Overview
This one fact is unbelievable: According to an article in Science Daily in 2013, “90% of the worlds data was created in the last 2 years”. In 2017, the numbers continue to rise. Think about that – the amount of data generated via social media is staggering – 4 Million text messages are sent each minute within the US alone – mind blowing! With that amount of data, we are forced to think differently about how to process, store and analyze all of this data. With massive amounts of data being generated in today’s society, organizations are embarking on data modernization efforts to not only update their current capabilities, but to provide new processing and storage capabilities for the staggering amount of data that is generated today! In reality, processing and storing the data is actually the easy part, the tough issues still remain and need to be addressed, such as data governance, data quality, metadata and master data management. Actually when you think about it, it is probably even more important to focus on the basics in today’s world. More data with data quality issues only creates more challenge. Even if we can store the data but can’t analyze it, then we haven’t achieved anything. This white paper will not only present various things to consider when modernizing your data, but also what are the basics that you still need to focus on when evolving your data infrastructure.
Data Modernization
While we are drowning in data – going back to the fact that 90% of the world’s data has been generated in the last 2 years, according to Forbes, less than 0.5% is actually analyzed. In order to analyze the data, you first have to be able to process and store it. We understand that many companies and agencies have already made significant investments in their data infrastructure. Enterprise Data Warehouses are so common place today-many have been reaping the benefits of integrated data environments for years….so now what? Do we lose that sunk cost and throw everything out to move to new technology? You don’t have to lose your existing investments, actually you should maximize them by modernizing where needed and then deploying new capabilities that provide seamless integration. The legacy data infrastructure still plays a critical role in an enterprise data architecture, the task at hand is how to integrate the legacy and modern infrastructure to create best value for your organization. Here are some basic items to consider when focused on modernization:
- Think differently about Data Integration: The world of data integration has evolved over the years. Look to enhance your extract, transform & load (ETL) processes by upgrading to real-time data services, optimize your integration techniques by looking at where it makes sense to perform the integration, either at the analytic layer or operational layer.

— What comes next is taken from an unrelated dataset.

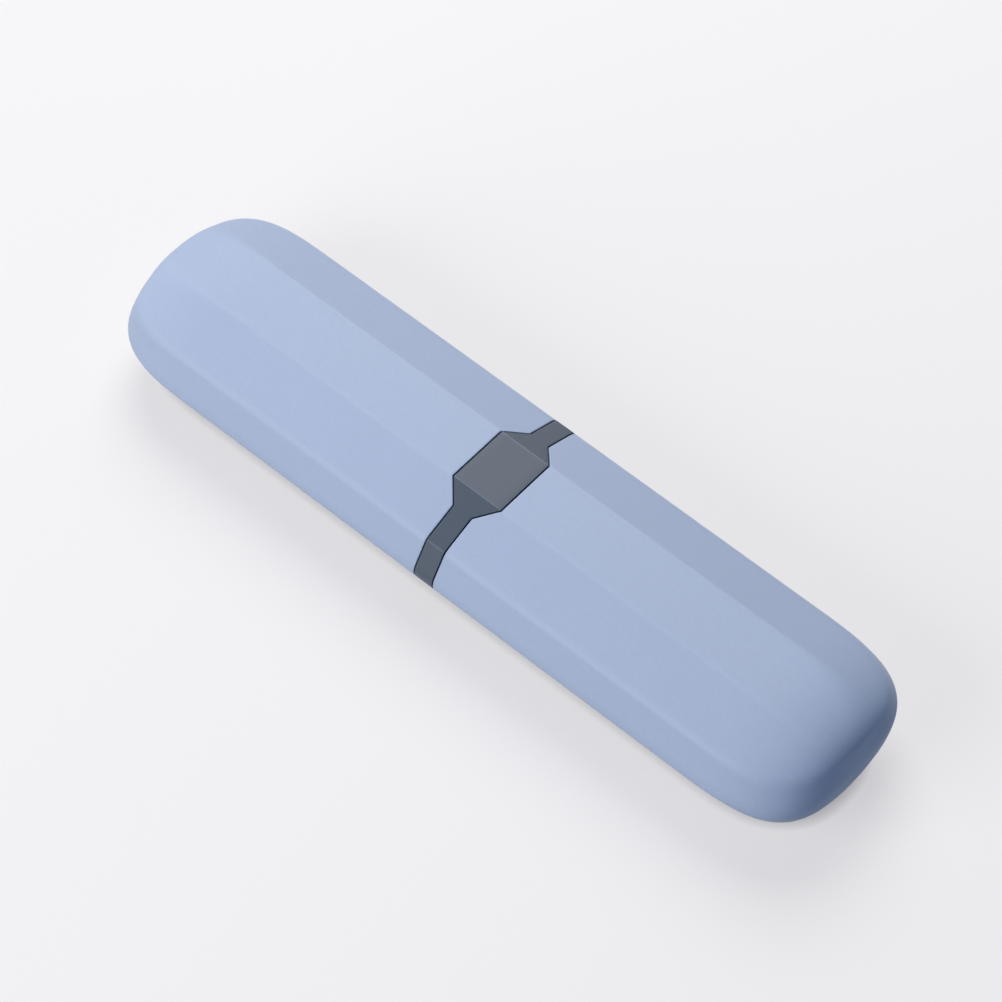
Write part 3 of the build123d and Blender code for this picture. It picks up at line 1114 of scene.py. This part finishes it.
# %% Camera
CAMERA_PLACE = Vector((387.4, -488.2, 928.0)) * MM
CAMERA_AIM = Vector((-1.85, 1.72, 16.9)) * MM
CAMERA_ROLL = math.radians(3.0)
LENS_LENGTH = 149.5
SENSOR_WIDTH = 36.0
camera_data = bpy.data.cameras.new("studio_camera")
camera_data.sensor_width = SENSOR_WIDTH
camera_data.lens = LENS_LENGTH
camera = bpy.data.objects.new("studio_camera", camera_data)
scene.collection.objects.link(camera)
camera.rotation_mode = "QUATERNION"
camera.location = CAMERA_PLACE
level = (CAMERA_AIM - CAMERA_PLACE).to_track_quat("-Z", "Y")
camera.rotation_quaternion = level @ Quaternion((0.0, 0.0, 1.0), CAMERA_ROLL)
scene.camera = camera
print("camera", round((CAMERA_PLACE - CAMERA_AIM).length, 3), "m from the collar")

# %% [markdown]
# The light is plain and soft. An image of a studio could give it, but panels can be aimed at the facets
# one by one. A wide panel hangs above the case, towards its cap and its far side, and another stands in
# front. They make the facets nearly equal in tone, with the top the lightest, and a weak third one lifts
# the far side. Little shines from the right: one weak, bluish panel, so the base half's rounded end falls
# into shade, which shows how blunt it is.

# %% Lamps
scene.view_settings.view_transform = "Standard"
LIGHT_AIM = Vector((0.0, 0.0, mid_height))
WHITE_LIGHT = (1.0, 1.0, 1.0)
SKY_LIGHT = (0.37, 0.61, 1.0)


def add_panel(name, direction, distance, size, strength, tint=WHITE_LIGHT):
    """A square soft panel that faces the case."""
    data = bpy.data.lights.new(name, "AREA")
    data.size = size
    data.energy = strength
    data.color = tint
    panel = bpy.data.objects.new(name, data)
    panel.location = LIGHT_AIM + Vector(direction).normalized() * distance
    panel.rotation_mode = "QUATERNION"
    panel.rotation_quaternion = (LIGHT_AIM - panel.location).to_track_quat("-Z", "Y")
    scene.collection.objects.link(panel)


add_panel("overhead_panel", (-0.45, 0.5, 0.8), distance=1.0, size=0.7, strength=7.85)
add_panel("front_panel", (-0.3, -0.9, 0.4), distance=1.1, size=0.8, strength=10.3)
add_panel("rear_panel", (-0.4, 0.87, 0.5), distance=1.1, size=0.8, strength=1.4)
add_panel("right_panel", (1.0, -0.3, 0.2), distance=1.1, size=0.8, strength=2.15, tint=SKY_LIGHT)
print("lights", [light.name for light in bpy.data.lights])

# %% [markdown]
# The world lights the case only dimly. A direct look at it, also in a mirror or through glass, finds the
# near-white of a studio wall instead. The kind of ray that arrives tells the two apart.

# %% World
WORLD_LIGHT = (0.006, 0.03, 0.06, 1.0)
WORLD_SEEN = (0.89, 0.89, 0.9, 1.0)


def direct_rays(finish):
    """1 for what the camera sees directly, mirrored or through glass, 0 for the light that it gives."""
    kinds = ("Is Camera Ray", "Is Glossy Ray", "Is Transmission Ray")
    rays = [finish.add("ShaderNodeLightPath", {}, {}, kind) for kind in kinds]
    return rays[0] + rays[1] + rays[2]


scene.world = bpy.data.worlds.new("studio_world")
surroundings = Finish(scene.world, "Background", Strength=1.0)
surroundings.set("Color", surroundings.blend(direct_rays(surroundings), WORLD_LIGHT, WORLD_SEEN))
print("world", len(scene.world.node_tree.nodes), "nodes")

# %% [markdown]
# The floor looks like a near-white card that keeps the case's soft shadow. The camera, and anything that
# mirrors the floor, also sees a glow in it, as from a lit table, which keeps the shadow light. Where the
# case lies close above the floor the glow fades out, which paints a dark contact shadow there. Far away
# the glow takes over, where the panels no longer reach. The light that the floor bounces back is that of a
# darker card, or it would fill the shaded end. Slow clouds of tone keep it from being empty paper.

# %% Floor
FLOOR_HALF = 3.0
FLOOR_SEEN = (0.36, 0.355, 0.36, 1.0)
FLOOR_CLOUDED = (0.34, 0.335, 0.34, 1.0)
FLOOR_CLOUD_SIZE = 0.35
FLOOR_BOUNCE = (0.24, 0.24, 0.25, 1.0)
FLOOR_GLOW = (0.575, 0.565, 0.57, 1.0)
FAR_SEEN = (0.08, 0.08, 0.08, 1.0)
FAR_GLOW = (0.84, 0.835, 0.84, 1.0)
FAR_START = 0.25
FAR_STOP = 0.9
NO_GLOW = (0.0, 0.0, 0.0, 1.0)
GLOW_REACH = 6 * MM
GLOW_SAMPLES = 6
CARD_GRAIN = 2 * MM
CARD_DEPTH = 0.02 * MM


def make_floor_finish():
    """Matt card that looks near-white and gives little light back to what lies on it."""
    finish = new_finish("pale_floor", Roughness=0.9, Emission_Strength=1.0, Specular_IOR_Level=0.0)
    away = finish.add("ShaderNodeVectorMath", {"operation": "LENGTH"}, {0: place_on(finish)}, "Value")
    far = finish.spread(away, FAR_START, FAR_STOP)
    clouded = finish.blend(grain(finish, FLOOR_CLOUD_SIZE, detail=2.0), FLOOR_CLOUDED, FLOOR_SEEN)
    seen = finish.blend(far, clouded, FAR_SEEN)
    glow = finish.blend(far, FLOOR_GLOW, FAR_GLOW)
    direct = direct_rays(finish)
    settings = {"samples": GLOW_SAMPLES}
    # The glow fades where the case is near, which paints a contact shadow under and beside it.
    uncovered = finish.add("ShaderNodeAmbientOcclusion", settings, {"Distance": GLOW_REACH}, "AO")
    finish.set("Base Color", finish.blend(direct, FLOOR_BOUNCE, seen))
    finish.set("Emission Color", finish.blend(direct * uncovered, NO_GLOW, glow))
    relief(finish, grain(finish, CARD_GRAIN), CARD_DEPTH)
    return finish.owner


floor_mesh = bpy.data.meshes.new("studio_floor")
corners = [(x * FLOOR_HALF, y * FLOOR_HALF, 0.0) for x, y in ((-1, -1), (1, -1), (1, 1), (-1, 1))]
floor_mesh.from_pydata(corners, [], [(0, 1, 2, 3)])
floor = bpy.data.objects.new("studio_floor", floor_mesh)
scene.collection.objects.link(floor)
dress(floor, make_floor_finish())
print("floor", FLOOR_HALF * 2, "m wide")

# %% [markdown]
# Last, the imported model's box is printed, in millimetres. The dressing must not make the case
# larger.

print("packed box", [round(v / MM, 3) for v in (*cad_low, *cad_high)])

- Open up your Environments – Focus on Exploration: Provide the capabilities for your business users to research, analyze and play with the data-allow new tools and capabilities to provide sandboxes where data can be explored.

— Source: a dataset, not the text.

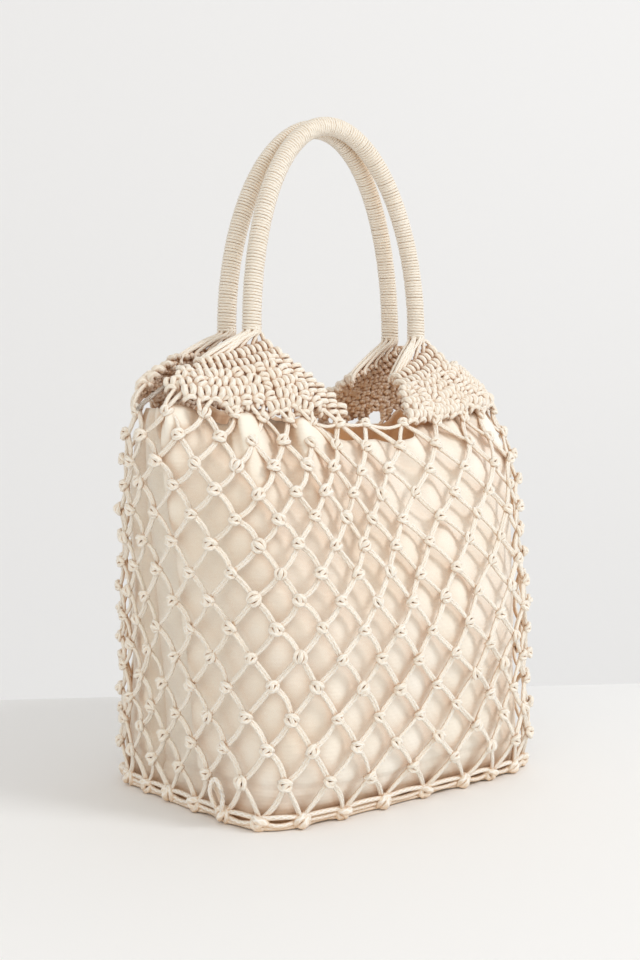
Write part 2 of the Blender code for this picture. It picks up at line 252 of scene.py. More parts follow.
def weave(name, cords, sides):
    """One object of many cords. Each cord is a route, a radius or radii, and its front."""
    rings = len(cords[0][0])
    template = straight_cord(sides, rings)
    pattern = np.array([corner.co for corner in template.vertices])
    bm = bmesh.new()
    for _ in cords:
        bm.from_mesh(template)
    piece = new_piece(name, bm)
    mesh = piece.data
    bpy.data.meshes.remove(template)
    bent = [bend(pattern, *cord) for cord in cords]
    mesh.vertices.foreach_set("co", np.concatenate([pair[0] for pair in bent]).ravel())
    memory = mesh.attributes.new("straight", "FLOAT_VECTOR", "POINT")
    memory.data.foreach_set("vector", np.concatenate([pair[1] for pair in bent]).ravel())
    mesh.polygons.foreach_set("use_smooth", [True] * len(mesh.polygons))
    mesh.calc_loop_triangles()
    print(f"{name}: {len(cords)} cords, {len(mesh.loop_triangles)} triangles")
    return piece


def join(name, parts):
    """Makes one object of several."""
    with bpy.context.temp_override(active_object=parts[0], selected_editable_objects=parts):
        bpy.ops.object.join()
    parts[0].name = name
    parts[0].data.name = name
    return parts[0]


# %% [markdown]
# ## Adding shader nodes
#
# Colours are sRGB hex values, the way a colour picker gives them, and one function turns them to
# the linear values that a shader wants. One more function adds a node, sets and links it.

# %% Colour and nodes


def linear(hex_code):
    """An sRGB hex colour as linear red, green, blue and alpha."""
    channels = [int(hex_code[at:at + 2], 16) / 255 for at in (1, 3, 5)]
    return tuple(c / 12.92 if c <= 0.04045 else ((c + 0.055) / 1.055) ** 2.4
                 for c in channels) + (1.0,)


def add_node(tree, kind, values=None, links=None, **settings):
    """Adds a shader node. Values and links go to inputs by name or number, settings to the
    node. A link comes from a socket, or from the first output of a node."""
    node = tree.nodes.new("ShaderNode" + kind)
    for name, value in settings.items():
        setattr(node, name, value)
    for name, value in (values or {}).items():
        node.inputs[name].default_value = value
    for name, source in (links or {}).items():
        socket = source.outputs[0] if hasattr(source, "outputs") else source
        tree.links.new(socket, node.inputs[name])
    return node


def new_material(name, values):
    """A material whose Principled BSDF has these values, its node tree and that shader."""
    material = bpy.data.materials.new(name)
    material.use_nodes = True
    tree = material.node_tree
    shader = tree.nodes["Principled BSDF"]
    for socket, value in values.items():
        shader.inputs[socket].default_value = value
    return material, tree, shader


# %% [markdown]
# ## Cotton cord
#
# The cord is soft combed cotton, braided round a core of loose yarns, about 3.5 mm thick. It is
# matt, with a little sheen from its stray fibres. Two families of strands wind round it in
# opposite ways, and where they cross the surface rises. The real strands are finer than the
# render can show, so they are drawn a little coarse.

# %% Cotton cord
BRAID_PITCH = 0.007        # one turn of a strand
BRAID_STRANDS = 4          # in each direction
FIBRE_SPACING = 0.0006
FIBRE_STRETCH = 0.15       # fibres run along the cord
# painted shade: the low grooves of the braid get this darker colour
FURROW_SHADE_COLOUR = "#F2E8D8"
NEAR_SHADE_REACH = 0.024         # how far the painted shade of a fold or a cord reaches
FAR_SHADE_REACH = 0.080          # the same for the painted shade inside the shoulders


def mottled(tree, scale, detail, light, dark):
    """A colour that changes from light to dark in soft patches."""
    place = add_node(tree, "TexCoord").outputs["Object"]
    patches = add_node(tree, "TexNoise", {"Scale": scale, "Detail": detail}, {"Vector": place})
    blend = add_node(tree, "MapRange", {"From Min": 0.35, "From Max": 0.65}, {"Value": patches})
    return add_node(tree, "Mix", {6: linear(light), 7: linear(dark)}, {0: blend},
                    data_type="RGBA").outputs[2]


def paint_depth_shade(tree, colour, shade_colour, reach):
    """Paints shade into a colour: darker and warmer, towards the shade colour, where ambient occlusion
    finds surfaces within the reach. It stands for light that arrives in the depths only after it
    has touched cotton several times. The render follows too few of those bounces."""
    openness = add_node(tree, "AmbientOcclusion", {"Distance": reach}, samples=4).outputs["AO"]
    share = add_node(tree, "MapRange", {"From Min": 0.0, "From Max": 0.75}, {"Value": openness})
    return add_node(tree, "Mix", {6: linear(shade_colour)}, {0: share, 7: colour},
                    data_type="RGBA").outputs[2]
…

- Chose Federation over Centralization: with the vast amounts of data – it is not efficient to have everything centralized-look for opportunities to keep the data stored where it is and integrate using data virtualization techniques.
- Use Open Source Tools: look for opportunities where you can augment your existing data technology stack with open source tools. The open source community provides a powerful set of tools to not only ingest and pre-process the data, but also to gain insight and explore the data.

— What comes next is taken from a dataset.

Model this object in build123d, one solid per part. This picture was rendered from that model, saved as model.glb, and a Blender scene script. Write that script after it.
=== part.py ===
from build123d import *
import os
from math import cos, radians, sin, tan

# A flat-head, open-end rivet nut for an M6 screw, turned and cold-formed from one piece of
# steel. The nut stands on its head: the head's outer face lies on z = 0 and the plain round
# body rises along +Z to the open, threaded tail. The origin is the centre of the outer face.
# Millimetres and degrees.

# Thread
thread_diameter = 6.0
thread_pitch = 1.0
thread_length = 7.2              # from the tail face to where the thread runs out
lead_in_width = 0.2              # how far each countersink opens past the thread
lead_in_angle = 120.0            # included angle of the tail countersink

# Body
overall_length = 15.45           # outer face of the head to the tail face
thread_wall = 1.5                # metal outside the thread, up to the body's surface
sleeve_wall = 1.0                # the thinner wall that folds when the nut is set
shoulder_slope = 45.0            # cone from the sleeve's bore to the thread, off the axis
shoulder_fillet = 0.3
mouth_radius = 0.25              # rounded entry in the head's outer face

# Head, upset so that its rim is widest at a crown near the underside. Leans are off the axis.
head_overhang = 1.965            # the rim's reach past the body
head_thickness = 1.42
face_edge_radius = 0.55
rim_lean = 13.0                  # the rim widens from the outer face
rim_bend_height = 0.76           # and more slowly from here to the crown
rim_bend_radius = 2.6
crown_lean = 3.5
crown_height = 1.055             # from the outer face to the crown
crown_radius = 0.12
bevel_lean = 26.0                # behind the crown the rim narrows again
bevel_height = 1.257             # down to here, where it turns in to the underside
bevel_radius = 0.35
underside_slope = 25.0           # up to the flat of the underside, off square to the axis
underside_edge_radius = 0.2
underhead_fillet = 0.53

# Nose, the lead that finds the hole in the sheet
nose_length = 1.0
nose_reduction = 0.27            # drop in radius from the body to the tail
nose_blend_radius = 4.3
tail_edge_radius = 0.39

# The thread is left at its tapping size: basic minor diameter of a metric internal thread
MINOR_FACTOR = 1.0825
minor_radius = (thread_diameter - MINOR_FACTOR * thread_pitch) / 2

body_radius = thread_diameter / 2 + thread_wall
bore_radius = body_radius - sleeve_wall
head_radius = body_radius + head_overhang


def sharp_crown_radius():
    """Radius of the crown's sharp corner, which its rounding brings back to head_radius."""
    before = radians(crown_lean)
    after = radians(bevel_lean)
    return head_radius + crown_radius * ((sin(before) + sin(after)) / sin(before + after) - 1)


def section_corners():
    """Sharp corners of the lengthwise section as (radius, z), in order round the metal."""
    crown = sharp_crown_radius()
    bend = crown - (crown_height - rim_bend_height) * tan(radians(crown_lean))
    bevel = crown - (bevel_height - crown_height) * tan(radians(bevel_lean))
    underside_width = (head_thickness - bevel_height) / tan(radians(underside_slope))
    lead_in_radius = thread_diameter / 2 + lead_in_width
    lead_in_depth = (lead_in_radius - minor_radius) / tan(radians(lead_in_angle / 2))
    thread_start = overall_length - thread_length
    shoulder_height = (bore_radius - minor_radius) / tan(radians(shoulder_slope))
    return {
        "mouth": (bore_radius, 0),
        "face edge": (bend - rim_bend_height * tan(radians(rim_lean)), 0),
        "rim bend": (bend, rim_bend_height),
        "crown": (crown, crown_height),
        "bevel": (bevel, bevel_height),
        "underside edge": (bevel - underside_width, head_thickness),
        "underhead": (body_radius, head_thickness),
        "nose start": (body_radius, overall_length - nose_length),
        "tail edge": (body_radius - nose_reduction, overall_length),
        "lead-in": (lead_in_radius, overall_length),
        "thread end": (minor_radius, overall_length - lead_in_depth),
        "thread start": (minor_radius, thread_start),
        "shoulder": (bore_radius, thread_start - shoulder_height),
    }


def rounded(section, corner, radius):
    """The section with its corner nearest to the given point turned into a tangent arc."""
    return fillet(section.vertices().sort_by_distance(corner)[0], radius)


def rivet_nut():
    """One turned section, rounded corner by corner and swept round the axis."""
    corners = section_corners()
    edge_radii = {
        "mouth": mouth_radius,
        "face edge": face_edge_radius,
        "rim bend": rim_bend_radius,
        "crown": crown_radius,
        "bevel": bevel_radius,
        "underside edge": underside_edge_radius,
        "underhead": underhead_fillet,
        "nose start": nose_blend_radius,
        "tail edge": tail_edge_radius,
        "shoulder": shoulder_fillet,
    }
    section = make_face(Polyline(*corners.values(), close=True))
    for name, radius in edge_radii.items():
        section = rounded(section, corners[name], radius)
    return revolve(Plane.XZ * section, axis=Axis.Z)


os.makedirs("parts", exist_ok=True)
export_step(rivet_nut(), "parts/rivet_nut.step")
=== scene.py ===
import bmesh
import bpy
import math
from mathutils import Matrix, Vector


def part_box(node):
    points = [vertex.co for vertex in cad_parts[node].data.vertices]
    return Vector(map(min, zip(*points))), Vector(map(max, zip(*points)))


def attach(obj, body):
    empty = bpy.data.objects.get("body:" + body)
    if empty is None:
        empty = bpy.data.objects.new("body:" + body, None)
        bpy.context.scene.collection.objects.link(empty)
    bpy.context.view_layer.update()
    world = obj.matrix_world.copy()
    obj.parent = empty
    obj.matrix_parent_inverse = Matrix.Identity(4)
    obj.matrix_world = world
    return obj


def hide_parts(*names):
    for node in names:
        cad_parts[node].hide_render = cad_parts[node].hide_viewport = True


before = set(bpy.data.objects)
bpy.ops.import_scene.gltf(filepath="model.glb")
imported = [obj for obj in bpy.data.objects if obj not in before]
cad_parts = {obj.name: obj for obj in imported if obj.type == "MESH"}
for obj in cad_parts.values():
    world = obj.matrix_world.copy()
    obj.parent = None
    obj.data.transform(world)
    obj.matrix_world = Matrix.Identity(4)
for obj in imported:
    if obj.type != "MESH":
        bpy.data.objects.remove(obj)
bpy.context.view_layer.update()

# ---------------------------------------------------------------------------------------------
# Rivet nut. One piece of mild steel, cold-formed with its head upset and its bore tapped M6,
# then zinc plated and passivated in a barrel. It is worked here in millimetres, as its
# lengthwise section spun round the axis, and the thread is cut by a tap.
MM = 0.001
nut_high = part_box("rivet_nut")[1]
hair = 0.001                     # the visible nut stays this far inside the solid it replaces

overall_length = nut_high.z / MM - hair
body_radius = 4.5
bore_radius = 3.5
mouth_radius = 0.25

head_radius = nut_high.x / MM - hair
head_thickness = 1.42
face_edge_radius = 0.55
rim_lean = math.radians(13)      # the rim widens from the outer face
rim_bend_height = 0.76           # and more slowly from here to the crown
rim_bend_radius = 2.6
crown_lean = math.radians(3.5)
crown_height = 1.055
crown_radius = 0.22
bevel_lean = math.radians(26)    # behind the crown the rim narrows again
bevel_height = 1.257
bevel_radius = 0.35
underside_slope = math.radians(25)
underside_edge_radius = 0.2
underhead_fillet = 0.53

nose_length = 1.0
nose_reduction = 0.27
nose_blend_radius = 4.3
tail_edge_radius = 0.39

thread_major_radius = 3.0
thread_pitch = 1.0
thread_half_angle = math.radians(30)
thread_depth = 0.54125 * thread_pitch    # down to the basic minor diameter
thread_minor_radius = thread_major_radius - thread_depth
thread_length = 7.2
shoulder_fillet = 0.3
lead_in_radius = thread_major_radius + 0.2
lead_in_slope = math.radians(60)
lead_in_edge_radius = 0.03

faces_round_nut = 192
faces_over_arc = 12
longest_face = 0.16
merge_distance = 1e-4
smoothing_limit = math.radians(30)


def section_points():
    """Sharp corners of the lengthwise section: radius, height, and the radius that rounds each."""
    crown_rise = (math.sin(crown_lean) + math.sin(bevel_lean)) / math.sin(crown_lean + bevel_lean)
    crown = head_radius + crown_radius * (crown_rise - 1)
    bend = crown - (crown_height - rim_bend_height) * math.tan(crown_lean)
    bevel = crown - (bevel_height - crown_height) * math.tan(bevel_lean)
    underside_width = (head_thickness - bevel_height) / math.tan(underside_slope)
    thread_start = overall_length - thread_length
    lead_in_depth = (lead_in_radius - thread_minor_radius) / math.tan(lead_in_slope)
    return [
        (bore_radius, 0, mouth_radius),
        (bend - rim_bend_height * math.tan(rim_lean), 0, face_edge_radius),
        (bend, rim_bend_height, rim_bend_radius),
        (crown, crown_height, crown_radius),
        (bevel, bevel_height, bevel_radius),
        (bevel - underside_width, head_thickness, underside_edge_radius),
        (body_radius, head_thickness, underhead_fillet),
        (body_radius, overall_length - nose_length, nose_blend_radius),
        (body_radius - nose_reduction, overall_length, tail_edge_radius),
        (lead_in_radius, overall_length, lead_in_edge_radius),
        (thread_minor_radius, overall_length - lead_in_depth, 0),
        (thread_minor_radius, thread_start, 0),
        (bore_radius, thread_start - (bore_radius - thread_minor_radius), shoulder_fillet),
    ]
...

At Unissant, we believe it is important to integrate both your legacy infrastructure, depicted at the bottom of this diagram, along with your new data tools and technologies. Understanding the role that your legacy data infrastructure plays in the overall approach to your enterprise data architecture is critical for success.
Modernizing your existing architecture will take time & effort, but the return on investment will be significant and you will be well poised for the future wave of data coming your way. It is also prudent to incorporate data modernization efforts into your organizations IT Strategy, where the existing capabilities can be reviewed against new technology to make any adjustments on a consistent basis. The data management world is continually evolving and it will be critical to stay on top of the trends and capabilities.
Having said that, while just as it is important to stay on top of the latest trends and capabilities, it is also critically important to not lose sight of the basics in data management. Data Management is a discipline that encompasses a wide variety to capabilities, such as, data integration, data quality, data governance, metadata management, master data management, data security and data architecture. All of these disciplines are tightly integrated and many are dependent on one another. The challenge has always been and still remains, ensuring there is demonstrated value in performing these disciplines and ensuring that they align with the business goals of the organization. In most cases, they are an “after-thought”.
Focus on the Basics
It is important, particularly with the vast amount and variety of data being generated today, that we not lose sight of these very basic data management capabilities that will be even more important as the data world continues to evolve.
- Stay focused on Data Accountability: what is not changing in today’s world is the amount of regulation and scrutiny being placed on an organization’s data. Staying focused on the basic principles of data governance across your entire data ecosystem will become critically important to address targeted questions. You need to be able to understand not only what, when and how data is transformed across your legacy environment, but also, how it is ingested, processed, stored and analyzed in your new data environments. Being able to bridge across your legacy data warehouse and your Hadoop ecosystem will remain important – establishing accountability at the data process/subject/element level will provide for full transparency-regardless of environment.
- Implement “Fit for Purpose” Data Quality: not all data is treated equally, so ensure that your data quality program has various levels of data grading implemented. It is important to understand how the data is being consumed from the various data environments so that you can ensure the right level of data quality control is established.
- Implement End-to-End Metadata: ensure that all facets of metadata, business, operational and technical, are being captured across all legacy and new data environments-ensuring traceability and lineage.
All disciplines associated with managing data are vital to ensure that the data is of highest quality, is consistent, is understood and most importantly is of value to your business.
Conclusion
As you embark on the adoption of new data tools & technologies or on modernization efforts associated with your existing data environments, just remember that it all comes back to a simple concept: you need to trust the data in order to find its value. In order to trust the data, you need to understand the basics, such as, how is it defined? how is it used? what is the quality associated with the data? how does it travel across our data environments? is it data that needs to be secured? And the list of questions goes on – bottom line is stay focused on the basics as you modernize.